The combination with repetition you mention counts ways to select a number of items from a set with replacement/repetition, when the order of selection is not recorded. (Each item may be selected multiple times.)

Choosing $k$ objects with repletion from a menu of $n$ can be counted as ways to arrange a string of $k$ 'stars' and $n-1$ 'bars', where the number of stars before the first bars counts the number of times the first object is selected, and so on, as though putting balls into boxes with the bars representing the dividers between boxes. (This counting technique is thus known as "stars and bars")

Hence $\tfrac{(k+n-1)!}{k!~(n-1)!}$ is the count for ways to select with repetition, a combination of $k$ objects from a menu of $n$ .

You are right, there is definitely a connection between these two counting problems. In fact, the second problem (also known as "balls and urns" or "stars and bar") is really just a variant of the first.

In the first problem, we first treat same letters and distinguishable from one another (e.g. "mississippi" becomes "M$\text{i}_1\text{s}_1\text{s}_2\text{i}_2\text{s}_3\text{s}_4\text{i}_3\text{p}_1\text{p}_2\text{i}_4$"). There are a total of $11$ letters so there are $11!$ total ways to arrange them. However we have clearly overcounted, as the i's, the s's, and the p's are not different from each other. In fact, for a letter that was repeated $x$ times, we have counted every valid arrangement of "mississippi" $x!$ times (do you see why?). Therefore, we must divide out these overcounted arrangements from $11!$, so our final answer is $\frac{11!}{4!4!2!}$.

Suppose we want to put $m$ indistinguishable balls into $n$ distinguishable urns. How many ways are there to do this?

We can line up the $m$ balls in a row from left to right, like this:

$B\text{ } B\text{ } \cdots \text{ }B$

Now imagine that we place $n-1$ partitions (let us denote them with the letter P) in the spaces between the B's to separate them into urns as follows:

1. Every ball to the left of the leftmost partition goes into urn 1.
2. Every ball between the $i-1$th and $i$th partition goes into urn $i$.
3. Every ball to the right of the rightmost partition goes into urn $n$.

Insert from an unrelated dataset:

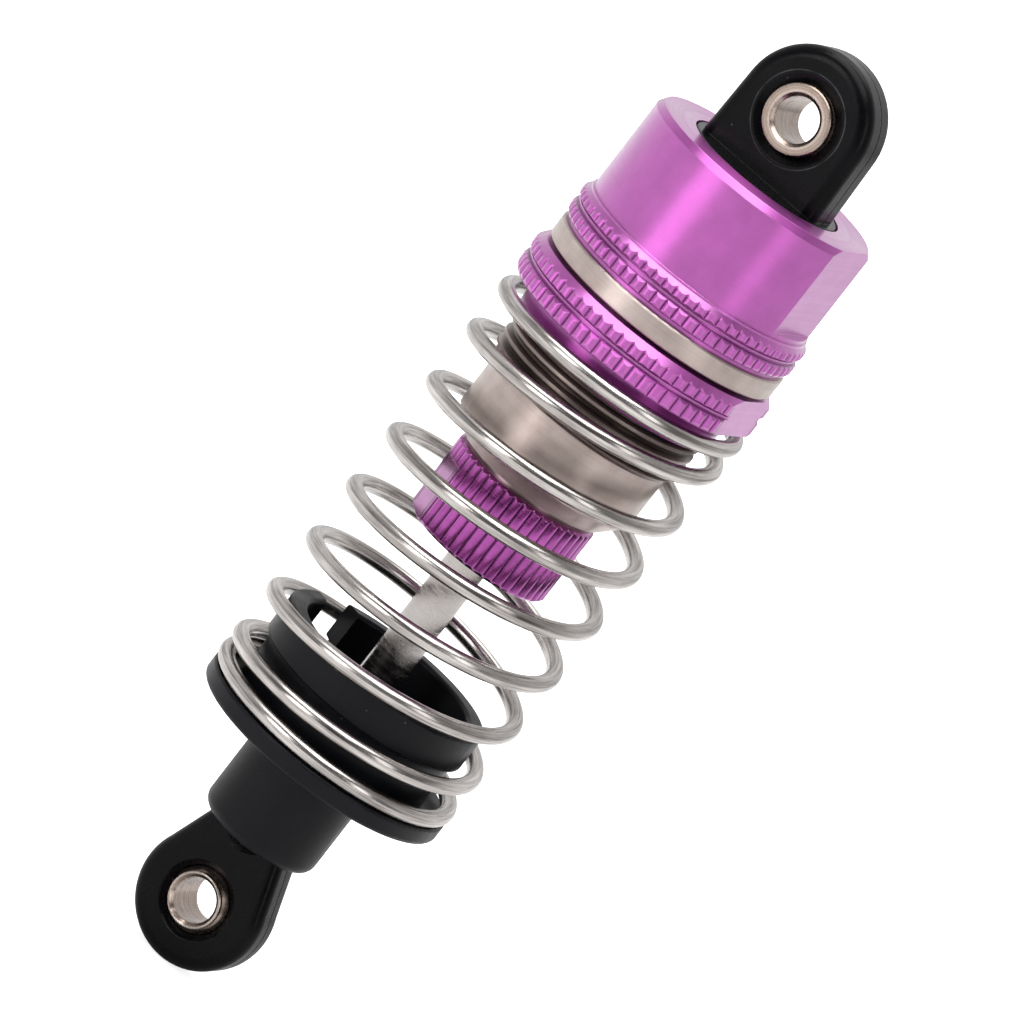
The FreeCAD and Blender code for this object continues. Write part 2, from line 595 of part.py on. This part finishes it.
PIECES = {
    "top_eye": make_top_eye,
    "top_ball": make_top_ball,
    "cap": make_cap,
    "cap_oring": make_cap_oring,
    "bladder": make_bladder,
    "shock_body": make_shock_body,
    "adjuster_collar": make_adjuster_collar,
    "adjuster_oring": make_adjuster_oring,
    "spring": make_spring,
    "piston": make_piston,
    "piston_clip_upper": make_piston_clip_upper,
    "piston_clip_lower": make_piston_clip_lower,
    "piston_rod": make_piston_rod,
    "seal_cap": make_seal_cap,
    "rod_guide": make_rod_guide,
    "rod_oring_upper": make_rod_oring_upper,
    "oring_spacer": make_oring_spacer,
    "rod_oring_lower": make_rod_oring_lower,
    "spring_cup": make_spring_cup,
    "rod_end": make_rod_end,
    "bottom_ball": make_bottom_ball,
}

os.makedirs("parts", exist_ok=True)
for name, make in PIECES.items():
    shape = make()
    box = shape.BoundBox
    print(f"{name:18s} solids {len(shape.Solids)} valid {shape.isValid()} volume {shape.Volume:9.2f} "
          f"z {box.ZMin:.2f} to {box.ZMax:.2f}")
    shape.exportStep(f"parts/{name}.step")
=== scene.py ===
import bpy
import math
import numpy as np
from mathutils import Matrix, Vector


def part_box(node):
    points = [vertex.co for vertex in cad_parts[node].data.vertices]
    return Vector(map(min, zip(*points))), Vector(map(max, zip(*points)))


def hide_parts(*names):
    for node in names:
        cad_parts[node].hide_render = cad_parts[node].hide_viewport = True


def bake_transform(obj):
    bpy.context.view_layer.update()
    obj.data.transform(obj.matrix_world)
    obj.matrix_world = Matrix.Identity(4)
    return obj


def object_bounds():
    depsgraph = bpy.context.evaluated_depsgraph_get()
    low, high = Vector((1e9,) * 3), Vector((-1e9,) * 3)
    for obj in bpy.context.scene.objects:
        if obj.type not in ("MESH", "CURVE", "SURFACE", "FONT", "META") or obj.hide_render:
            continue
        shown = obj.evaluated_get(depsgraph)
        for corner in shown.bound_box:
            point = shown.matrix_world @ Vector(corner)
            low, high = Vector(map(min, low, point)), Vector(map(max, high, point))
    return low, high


# Looks of a model car's coil-over shock absorber, built round its CAD frame. Lengths are in metres
# unless a name says otherwise.

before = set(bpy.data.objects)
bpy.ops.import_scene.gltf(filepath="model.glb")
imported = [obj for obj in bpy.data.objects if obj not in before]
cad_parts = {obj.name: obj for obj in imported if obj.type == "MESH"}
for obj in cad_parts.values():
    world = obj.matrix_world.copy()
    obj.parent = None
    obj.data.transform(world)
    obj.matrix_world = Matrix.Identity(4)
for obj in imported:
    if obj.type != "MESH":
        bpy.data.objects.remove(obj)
cad_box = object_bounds()

MM = 0.001
UP = Vector((0, 0, 1))


def centre(node):
    """Middle of a CAD node's box."""
    low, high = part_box(node)
    return (Vector(low) + Vector(high)) / 2


LOWER_EYE = centre("bottom_ball")
UPPER_EYE = centre("top_ball")

# ---- camera --------------------------------------------------------------------------------------
CAMERA_AZIMUTH = math.radians(18.0)
CAMERA_ELEVATION = math.radians(13.2)
CAMERA_ROLL = math.radians(37.78)      # the shock leans right in the picture
CAMERA_DISTANCE = 0.559
CAMERA_LENS = 292.0
AIM_RISE = 0.57 * MM                   # from the middle between the eyes
AIM_RIGHT = 0.22 * MM
AIM_DOWN = 0.17 * MM


def add_camera():
    """Long-lens camera. Returns the level directions from the shock towards the camera and to the left
    of it, and the point that the camera looks at."""
    flat = math.cos(CAMERA_ELEVATION)
    back = Vector((math.sin(CAMERA_AZIMUTH) * flat, -math.cos(CAMERA_AZIMUTH) * flat,
                   math.sin(CAMERA_ELEVATION)))
    level = (-back).to_track_quat("-Z", "Y").to_matrix()
    axes = level @ Matrix.Rotation(CAMERA_ROLL, 3, "Z")
    right, up = axes.col[0].copy(), axes.col[1].copy()
    aim = (LOWER_EYE + UPPER_EYE) / 2 + UP * AIM_RISE + right * AIM_RIGHT - up * AIM_DOWN
    camera = bpy.data.objects.new("camera", bpy.data.cameras.new("camera"))
    bpy.context.scene.collection.objects.link(camera)
    camera.matrix_world = Matrix.LocRotScale(aim + back * CAMERA_DISTANCE, axes, None)
    camera.data.lens = CAMERA_LENS
    camera.data.clip_start = 0.01
    camera.data.clip_end = 20.0
    bpy.context.scene.camera = camera
    front = Vector((back.x, back.y, 0)).normalized()
    return front, front.cross(UP), aim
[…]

Note that it is perfectly fine to have multiple partitions next to each other; this just means that the corresponding urn has $0$ balls.

Because every arrangement is valid, we are in essence rearranging letters of the "word" with $m$ B's and $n-1$ P's. This is exactly the same as the first problem, and our final answer is $\frac{(m+n-1)!}{m!(n-1)!}=\binom{m+n-1}{m}$.

Hope this helped :)